For 3.1.1rc2 the explanation is #22755. Note in particular that #22755#note-5 says that 3.1.1rc2 has been deployed to pirca, but I don't see any evidence of that. See follow-ups on that ticket.
Updated by Brett Smith 9 days ago
Brett Smith wrote in #note-1:
- Both workflows are running the "previous" version of crunch-run: the 3.1.0rc workflow uses crunch-run 3.0.0, while 3.1.1rc workflow uses crunch-run 3.1.0
- I don't have an explanation for this because at this point in the release process, there should be an rc version of crunch-run on the dispatch node, and with our configuration I believe it should be deploying itself to each compute node.
This happened because of a bug in our Salt configuration.
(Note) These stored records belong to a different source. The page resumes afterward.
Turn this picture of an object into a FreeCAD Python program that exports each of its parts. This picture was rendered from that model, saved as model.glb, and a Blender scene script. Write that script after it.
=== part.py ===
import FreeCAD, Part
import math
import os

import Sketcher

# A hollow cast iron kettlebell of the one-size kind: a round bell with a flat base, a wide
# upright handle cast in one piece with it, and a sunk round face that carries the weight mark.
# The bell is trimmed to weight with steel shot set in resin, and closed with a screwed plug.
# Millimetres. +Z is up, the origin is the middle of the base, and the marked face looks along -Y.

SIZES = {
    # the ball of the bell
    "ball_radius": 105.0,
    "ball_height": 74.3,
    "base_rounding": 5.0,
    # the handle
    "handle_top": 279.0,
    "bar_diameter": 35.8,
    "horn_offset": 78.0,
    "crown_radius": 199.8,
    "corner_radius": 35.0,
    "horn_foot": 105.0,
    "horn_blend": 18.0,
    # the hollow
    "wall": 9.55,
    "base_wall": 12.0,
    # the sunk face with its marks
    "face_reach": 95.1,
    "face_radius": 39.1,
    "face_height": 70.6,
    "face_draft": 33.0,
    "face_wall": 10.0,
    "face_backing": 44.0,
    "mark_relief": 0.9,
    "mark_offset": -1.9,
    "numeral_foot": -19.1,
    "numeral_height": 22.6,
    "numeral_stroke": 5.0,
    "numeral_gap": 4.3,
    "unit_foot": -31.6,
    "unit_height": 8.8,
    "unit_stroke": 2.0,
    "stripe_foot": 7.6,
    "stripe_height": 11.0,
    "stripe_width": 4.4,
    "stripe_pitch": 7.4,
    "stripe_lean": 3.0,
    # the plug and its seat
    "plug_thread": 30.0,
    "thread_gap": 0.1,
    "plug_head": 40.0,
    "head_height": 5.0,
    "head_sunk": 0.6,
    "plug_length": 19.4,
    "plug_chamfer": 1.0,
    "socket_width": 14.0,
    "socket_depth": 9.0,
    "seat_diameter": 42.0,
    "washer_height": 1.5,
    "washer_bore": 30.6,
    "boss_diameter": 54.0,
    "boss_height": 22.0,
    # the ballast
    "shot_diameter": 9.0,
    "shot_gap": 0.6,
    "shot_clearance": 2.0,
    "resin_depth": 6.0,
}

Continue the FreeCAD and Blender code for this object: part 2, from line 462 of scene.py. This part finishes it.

See #22766.
Updated by Brett Smith 9 days ago
Brett Smith wrote in #note-1:
- The 3.1.0rc workflow uses arv-mount 3.0.0
- This is sort of a gap/bug in our release process: when we build a new compute node, that's not using the testing repository, so it picks up the last release version instead.
This was not quite correct. The Jenkins job to build compute nodes does correctly select the testing repository. However, it still used the default package pins, so it selected the previous stable release from that repository. I have updated the job to disable Arvados package pins for these clusters.
Updated by Brett Smith 9 days ago
- Status changed from In Progress to Closed
At this point we understand why the test workflow "passed" for 3.1.0, fails on 3.1.1, and we have split out several tickets to address those root causes. I am going to close this and continue investigation for the cause of the crash itself on the original ticket #22617 just so we don't have to keep looking for updates in two places.